* Set problem *
Scan the data. Collect each line that contains the word "this".

--- begin Data supplied ---

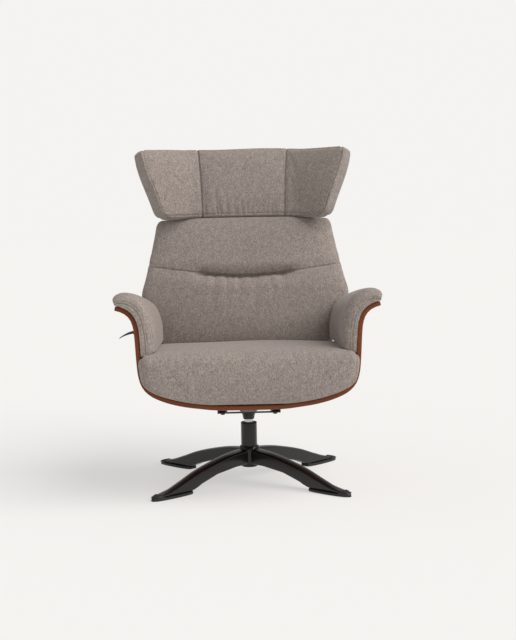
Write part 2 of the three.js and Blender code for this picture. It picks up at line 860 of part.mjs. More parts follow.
function padLines() {
  const tip = shellFloorHeight + shellRise;
  const onShell = offsetLine(shellInner, softGap);
  const bed = [
    new THREE.Vector2(halfWidthAt(onShell, padBottom), padBottom),
    ...onShell.filter(({ y }) => y > padBottom),
  ];
  const roll = new THREE.SplineCurve([
    new THREE.Vector2(shellHalf, lerp(bed.at(-1).y, tip + padTipRise, padTipShare)),
    new THREE.Vector2(shellHalf + padTipOverhang, tip + padTipRise),
    new THREE.Vector2(shellHalf - padCrestInset, tip + padCrestRise),
    new THREE.Vector2(shellHalf - padShoulderInset, tip + padShoulderRise),
    new THREE.Vector2(shellHalf - padInnerInset, tip - padInnerDrop),
    new THREE.Vector2(shellHalf - padFootInset, lerp(padBottom, tip - padInnerDrop, padFootShare)),
    new THREE.Vector2(shellHalf - padFootInset, padBottom),
  ]).getPoints(padRollSteps);
  return { bed, roll };
}

function makeArmPad(name, side) {
  const { bed, roll } = padLines();
  const bedLine = new THREE.SplineCurve([...bed].reverse());
  const roots = roll.map((_, i) => bedLine.getPointAt(i / (roll.length - 1)));
  const length = padRear - padFront;
  const stations = [
    ...padEndShares.map((share) => share * padNose),
    ...evenly(padNose, length - padTail, padMiddleCells).slice(1, -1),
    ...padEndShares.map((share) => length - share * padTail).reverse(),
  ];
  const rings = stations.map((distance) => {
    const nose = Math.max(0, 1 - distance / padNose);
    const tail = Math.max(0, 1 - (length - distance) / padTail);
    const front = lerp(padNoseShare, 1, Math.sqrt(1 - nose * nose));
    const rear = lerp(padTailShare, 1, Math.sqrt(1 - tail * tail));
    const crown = 1 + padCrownShare * Math.sin(Math.PI * distance / length);
    const free = roll.map((point, i) => roots[i].clone().lerp(point, front * rear * crown));
    return [...bed, ...free].map((point) => {
      const lean = padRearLean * (point.y - padBottom);
      const y = lerp(padFront, padRear + lean, distance / length);
      return new THREE.Vector3(side * point.x, y, lowered(y, point.y));
    });
  });
  add(turret, name, "fabric", loft(rings, ({ x, z }) => new THREE.Vector2(x, z)));
}

makeSwivel();
makeTray();
makeTrayBolts();
makeShell();
makeShellBolts();
makeRails();
makeDeck();
makeSeatCushion();
makeArmPad("arm_pad_left", -1);
makeArmPad("arm_pad_right", 1);

// Hinge brackets and pins on the rails
const hingeHeight = railBottom + hingeRise;
const bracketX = shellBoltX - railHalf - fit - bracketThickness;
const boardHalf = bracketX - fit - hingePlateThickness - boardInset;
const pocketHalf = bracketX - fit + pocketGap;
const skirtHalf = pocketHalf + skirtLap;
const backHalf = shellHalf - backInset;
const headTopHalf = shellHalf - headTopInset;
const headBottomHalf = shellHalf - headBottomInset;

function makeHingeBrackets() {
  const outline = new THREE.Shape();
  const foot = railBottom + bracketFootGap;
  const bracketFront = hingeY - bracketLug - bracketLength;
  outline.moveTo(bracketFront, foot);
  outline.lineTo(hingeY - bracketLug, foot);
  outline.lineTo(hingeY + bracketLug, hingeHeight);
  outline.absarc(hingeY, hingeHeight, bracketLug, 0, Math.PI);
  outline.lineTo(railRear + softGap, foot + bracketRise - softGap);
  outline.lineTo(bracketFront, foot + bracketRise - softGap);
  outline.closePath();
  const hole = rod(xAxis, hingePinRadius + fit, [bracketX - overrun, bracketX + bracketThickness + overrun])
    .translate(0, hingeY, hingeHeight);
  const body = cut(alongX(outline, [bracketX, bracketX + bracketThickness]), hole);
  const inside = bracketX - fit - hingePlateThickness;
  const pin = turned([
    [0, inside - fit - hingePinHead],
    [hingePinHeadRadius, inside - fit - hingePinHead],
    [hingePinHeadRadius, inside - fit],
    [hingePinRadius, inside - fit],
    [hingePinRadius, bracketX + bracketThickness + fit],
    [hingePinHeadRadius, bracketX + bracketThickness + fit],
    [hingePinHeadRadius, bracketX + bracketThickness + fit + hingePinHead],
    [0, bracketX + bracketThickness + fit + hingePinHead],
  ], pinSides).rotateY(Math.PI / 2).translate(0, hingeY, hingeHeight);
  for (const [side, name] of [[-1, "left"], [1, "right"]]) {
    const place = (geometry) => {
      if (side > 0) return geometry.clone();
      return facingOut(geometry.clone().scale(-1, 1, 1));
    };
    add(turret, `hinge_bracket_${name}`, "zinc", place(body));
    add(turret, `hinge_pin_${name}`, "steel", place(pin));
  }
}

// Back: everything from here is drawn from the hinge pin, upright, and then leaned back
const back = new THREE.Group();
back.position.set(0, hingeY, hingeHeight);
back.rotation.x = -degToRad(backTilt);
turret.add(back);

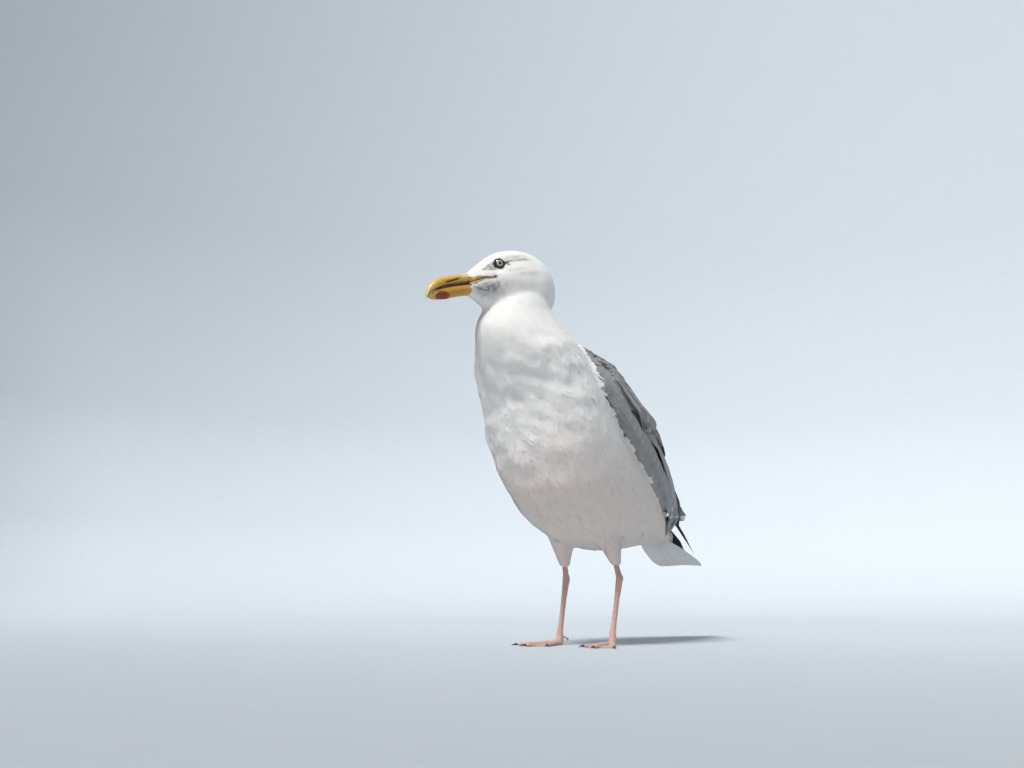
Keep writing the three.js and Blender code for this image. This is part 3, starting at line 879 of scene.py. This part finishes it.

--- end Data supplied ---

* Output *
Write part 2 of the three.js and Blender code for this picture. It picks up at line 860 of part.mjs. More parts follow.
Keep writing the three.js and Blender code for this image. This is part 3, starting at line 879 of scene.py. This part finishes it.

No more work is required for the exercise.